Context & Key Themes
Ruth 4 is resolution — legal, personal, and theological all at once. Boaz goes to the city gate, which is where business was conducted and witnessed in ancient Israel, and he sets the wheels of redemption in motion with precision and patience. The closer kinsman-redeemer gets his chance and declines it. Boaz steps forward without hesitation. The transaction is sealed with a sandal. Ruth becomes his wife. Naomi, who called herself Mara and said she had come back empty, holds a grandson in her arms. And the book closes with a genealogy that places everything that just happened in its full, astonishing context: this is the line of David.
Key Verse
“Then Naomi took the child and laid him on her lap and became his nurse. And the women of the neighborhood gave him a name, saying, ‘A son has been born to Naomi.'”
— Ruth 4:16–17
Summary
Boaz goes to the gate and sits down. When the closer kinsman-redeemer passes by, Boaz calls him over and assembles ten elders of the city as witnesses. He lays out the situation clearly: Naomi is selling a parcel of land that belonged to Elimelech, and the right of first redemption belongs to this man. The man is willing — until Boaz adds the rest. The day you buy the field from Naomi, you also acquire Ruth the Moabite, the widow of the dead man, in order to perpetuate his name in his inheritance. At that the man declines. Redeeming the land alone would have added to his estate. Taking on Ruth and producing an heir in her dead husband’s name would divide his own inheritance. He passes.

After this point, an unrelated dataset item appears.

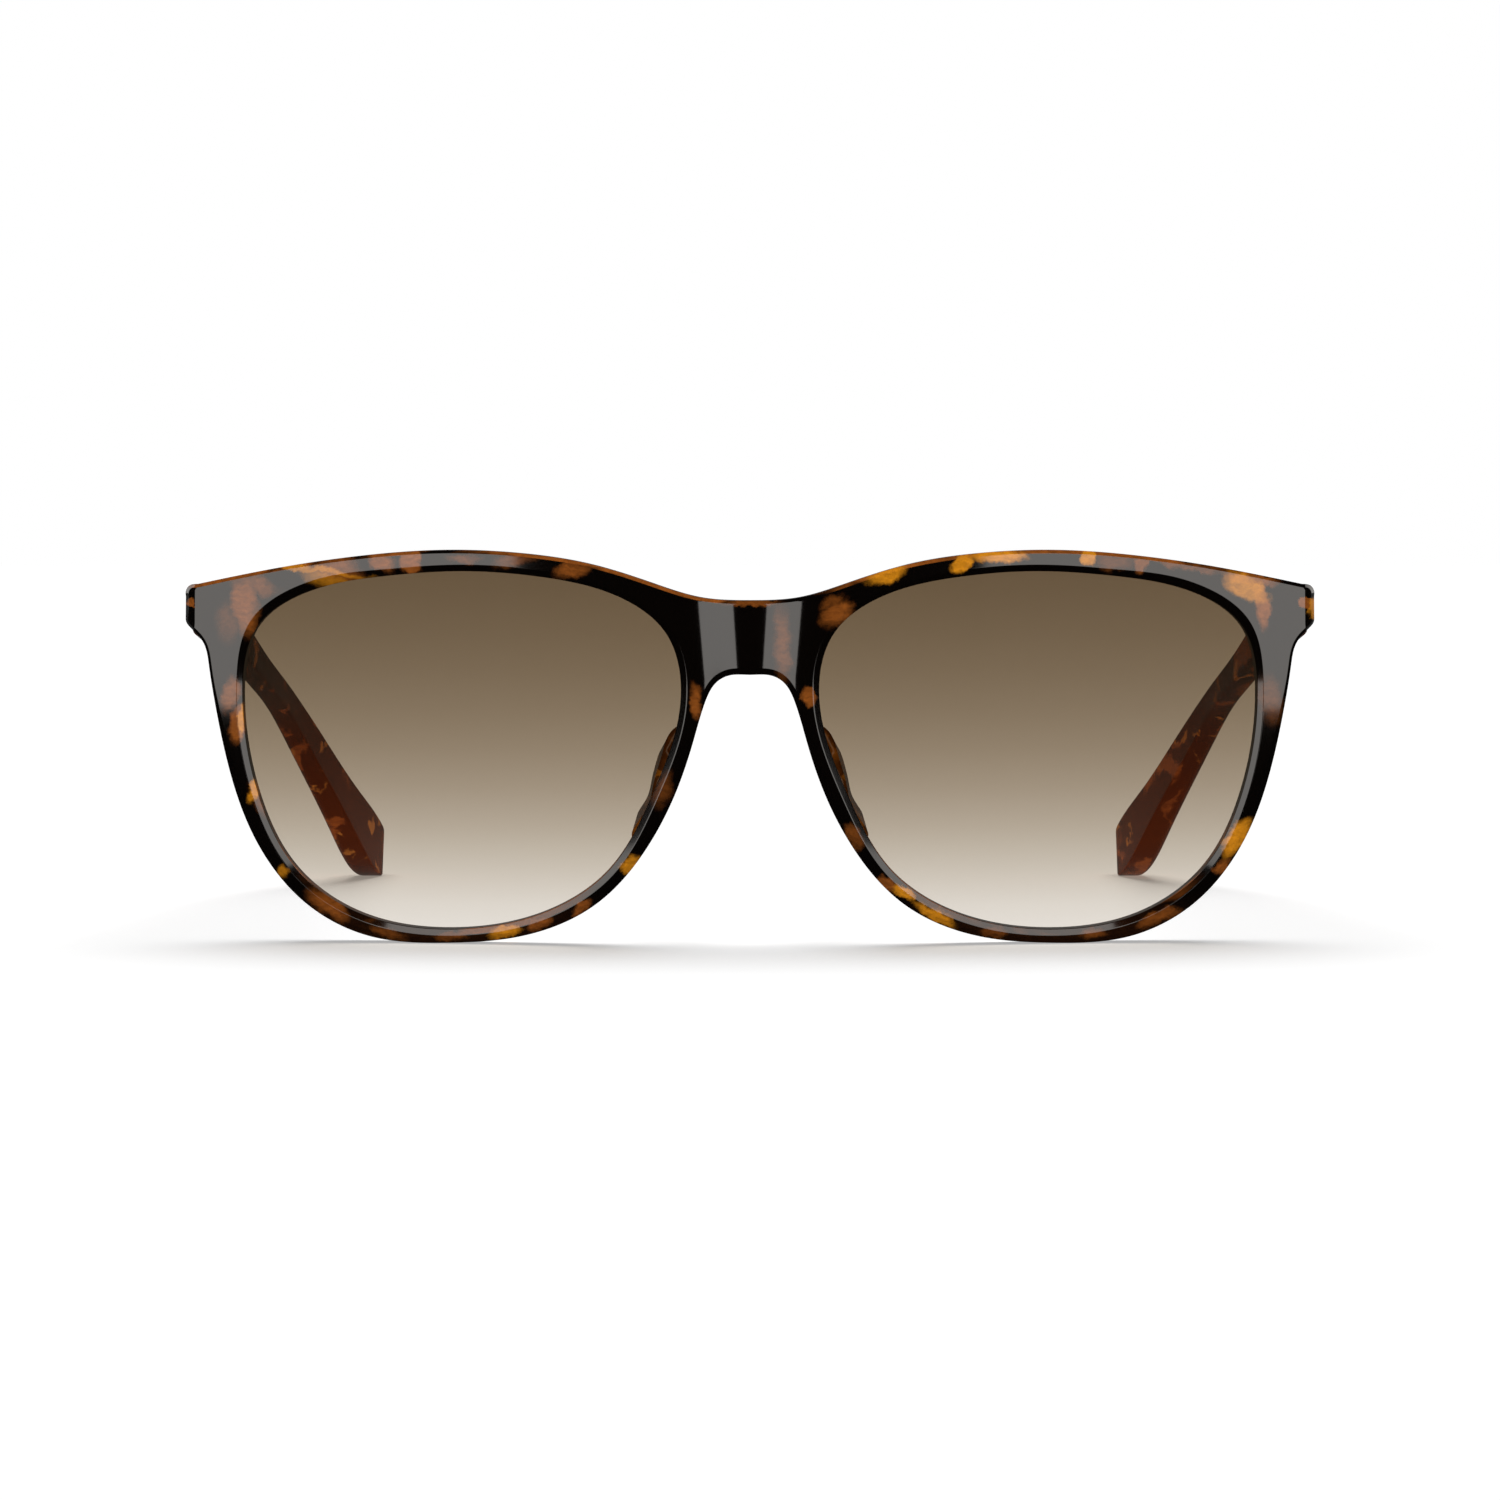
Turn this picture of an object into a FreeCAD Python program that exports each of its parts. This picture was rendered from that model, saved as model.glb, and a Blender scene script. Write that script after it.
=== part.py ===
import FreeCAD, Part
import math
import os

from FreeCAD import Placement, Rotation, Vector

# Cat eye sunglasses, standing on both rims and both temple tips as they rest on a table.
# +X is the wearer's left, +Y runs from the lenses back to the temple tips, +Z is up.
# Everything is drawn with y = 0 at the foremost point of the bridge and z = 0 on the table,
# and each sub-part is then placed by front_y, which centres the whole depth on the origin.

SIZES = {
    # whole front
    "frame_width": (146.0, "over the two endpieces"),
    "frame_height": (50.35, "table to the highest point of the brow"),
    "front_y": (-72.22, "half the overall depth, negative"),
    "front_radius": (190.0, "spherical face curve of each half"),
    "curve_height": (24.5, "height of the centre of the face curve"),
    "rim_depth": (4.0, "thickness of the front, front to back"),
    "crest_half_width": (8.0, "half width of the raised bridge"),
    "crest_height": (1.3, "how far the bridge stands proud"),
    "bevel_start": (71.7, "half width where the side bevel of the endpiece starts"),
    "bevel_depth": (2.4, "how far back the side bevel runs"),
    "brow_chamfer": (0.45, "outer front edge along the top"),
    "lens_chamfer": (0.85, "front edge round the lens"),
    # lenses
    "lens_setback": (1.2, "front of the lens behind the front of the rim"),
    "lens_thickness": (2.0, "plano lens"),
    "groove_depth": (0.75, "how far the lens reaches into the rim"),
    "lens_edge": (0.55, "each facet of the V edge of the lens"),
    # endpieces and hinges
    "lug_back": (18.3, "rear face of the endpiece"),
    "lug_inside": (68.25, "inner side face of the endpiece block"),
    "lug_length": (3.6, "length of the endpiece block"),
    "lug_bottom": (38.6, "lowest edge of the endpiece block"),
    "lug_top": (47.0, "above the highest edge of the endpiece block"),
    "pivot_x": (66.6, "hinge axis from the middle"),
    "pivot_y": (18.4, "hinge axis behind the bridge"),
    "knuckle_radius": (1.5, "hinge barrel"),
    "knuckle_height": (1.05, "one of five knuckles"),
    "knuckle_gap": (0.15, "between two knuckles"),
    "barrel_base": (39.3, "lowest face of the barrel"),
    "knuckle_bore": (0.7, "clearance hole for the screw"),
    "screw_radius": (0.65, "hinge screw shank"),
    "screw_head_radius": (1.15, "hinge screw head"),
    "screw_head_height": (0.55, "hinge screw head"),
    "washer_radius": (1.35, "nylon washer"),
    "washer_thickness": (0.11, "nylon washer"),
    "leaf_thickness": (0.9, "hinge leaf"),
    "front_leaf_y": (14.9, "seat of the front leaf"),
    "front_leaf_outer": (68.15, "outer edge of the front leaf"),
    "front_leaf_inner": (63.4, "inner edge of the front leaf"),
    "front_leaf_corner": (1.7, "lower inner corner cut off the front leaf, clear of the lens"),
    "temple_leaf_start": (18.8, "front edge of the temple leaf"),
    "temple_leaf_length": (9.2, "length of the temple leaf"),
    "temple_inside": (68.3, "inner face of the temple at the hinge"),
    "leaf_screw_radius": (0.45, "small screw shank"),
    "leaf_screw_head": (0.8, "small screw head, countersunk"),
    "leaf_screw_length": (2.2, "small screw, overall"),
    "front_screw_x": (64.55, "small screws of the front leaf"),
    "front_screw_low": (41.5, "lower small screw of the front leaf"),
    "front_screw_high": (43.9, "upper small screw of the front leaf"),
    "temple_screw_near": (22.6, "front small screw of the temple leaf"),
    "temple_screw_far": (26.2, "rear small screw of the temple leaf"),
    "temple_leaf_height": (4.4, "height of the temple leaf"),
    "temple_leaf_slope": (7.5, "slope of the temple leaf, degrees"),
    "slot_width": (0.3, "driver slot of every screw"),
    # temples
    "temple_outer_round": (1.2, "outer long edges of the temple"),
    "temple_inner_round": (0.35, "inner long edges of the temple"),
    "core_radius": (0.6, "stiffening wire in the temple"),
    # nose pads
    "pad_reach": (7.0, "how far a pad stands behind the front"),
}

# Outline of the right half of the front, seen from the front: (x, height).
BROW = [(6.04, 44.3), (12.1, 46.05), (20.2, 48.54), (29.3, 49.95), (38.4, 50.35),
        (50.7, 49.5), (61.1, 47.95), (71.6, 45.85)]
BROW_MIDDLE = (0.0, 43.95)
SIDE_CORNER = (72.55, 45.66)
SIDE_TOP = (73.0, 44.35)
SIDE_BOTTOM = (73.0, 41.3)
RIM = [(72.35, 40.3), (71.2, 39.25), (70.4, 38.1), (69.8, 35.6), (68.9, 30.2), (67.2, 22.4),
       (64.1, 13.8), (56.9, 4.7), (48.4, 0.66), (38.9, 0.04), (29.8, 0.89), (19.7, 5.15),
       (12.9, 12.8), (9.4, 19.6), (7.1, 26.4), (5.75, 30.9), (4.1, 33.7), (2.6, 34.45)]
BRIDGE_MIDDLE = (0.0, 34.53)

# Lens opening, clockwise from the nose side.
OPENING = [(8.8, 31.9), (10.65, 39.7), (16.6, 44.35), (26.2, 46.85), (36.5, 47.63),
           (47.1, 46.95), (57.35, 44.75), (63.25, 40.65), (65.3, 31.6), (63.4, 19.35),
           (58.6, 9.75), (49.4, 3.47), (38.6, 1.85), (27.2, 3.75), (18.1, 9.5), (12.45, 19.25)]
DRAWN_WIDTH = 146.0
DRAWN_HEIGHT = 50.35

# Stations along a temple: distance back, half spacing, height, thickness, tallness, slope.
TEMPLE = [(18.4, 70.4, 42.2, 4.2, 6.5, 0.0),
          (29.0, 70.1, 40.5, 4.1, 5.9, 8.5),
          (50.0, 69.2, 36.6, 3.7, 4.4, 10.0),
          (68.0, 68.4, 32.9, 3.4, 3.9, 10.5),
          (84.0, 67.6, 29.6, 3.3, 3.9, 13.0),
          (97.0, 66.6, 25.9, 3.4, 4.5, 22.0),
          (110.0, 64.5, 19.9, 3.7, 5.7, 30.0),
          (126.0, 60.8, 10.4, 4.1, 8.0, 33.0),
          (138.5, 58.1, 4.0, 4.2, 8.9, 33.0),
          (142.2, 57.4, 2.7, 4.0, 7.2, 33.0)]
# Front end of the stiffening wire, as a station with no thickness and tallness.
CORE_START = (30.5, 70.0, 40.2, 0.0, 0.0, 8.5)
CORE_END = 140.0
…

He removes his sandal and gives it to Boaz. This was the custom in Israel to confirm a transaction — a public, witnessed act of transfer. Boaz receives it and declares before all the elders and all the people that he has bought everything that belonged to Elimelech and his sons, and that he has taken Ruth the Moabite as his wife, to perpetuate the name of the dead in his inheritance, so that his name will not be cut off. The elders witness it and bless it, invoking Rachel and Leah, and Perez, the son born to Judah and Tamar — another story of an unlikely woman whose faithfulness kept a line alive.
Boaz and Ruth are married. The Lord gives her conception. She bears a son. The women of Bethlehem gather around Naomi and praise the Lord who has not left her without a redeemer this day. They name the child Obed. He is the father of Jesse. Jesse is the father of David.
Reflection
Four chapters. No miracles. No burning bushes, no parted waters, no angels in the road. Just a famine, a death, a road home, a field, a threshing floor, a city gate, and a sandal handed over in front of witnesses. And somehow this small, quiet book ends with the reader standing at the top of a genealogy that leads straight to the throne of Israel and beyond it to Bethlehem again, and a manger, and everything that follows.
That is what Ruth is doing here. It is showing how God works in the in-between — in the ordinary days when nothing feels like scripture being written. Ruth did not know she was in the line of the Messiah when she followed Naomi down the road. Boaz did not know he was redeeming more than a widow’s land when he removed his sandal. Naomi did not know the child she held against her chest would be the grandfather of David. They were just people doing the right thing, making faithful choices in the particulars of their lives, and the hand that was on all of it was working something they would never fully see.
This is why Ruth matters. Not just as a story of loyalty and redemption — though it is that, completely and beautifully. But as evidence that God is present in the shape of ordinary days, that the faithful choices of ordinary people are the instruments He uses to accomplish what no one who lived it could have imagined. Naomi came back empty. She left full. The Lord, it turns out, had been at work the whole time in the daughter-in-law walking beside her who would not let her walk alone.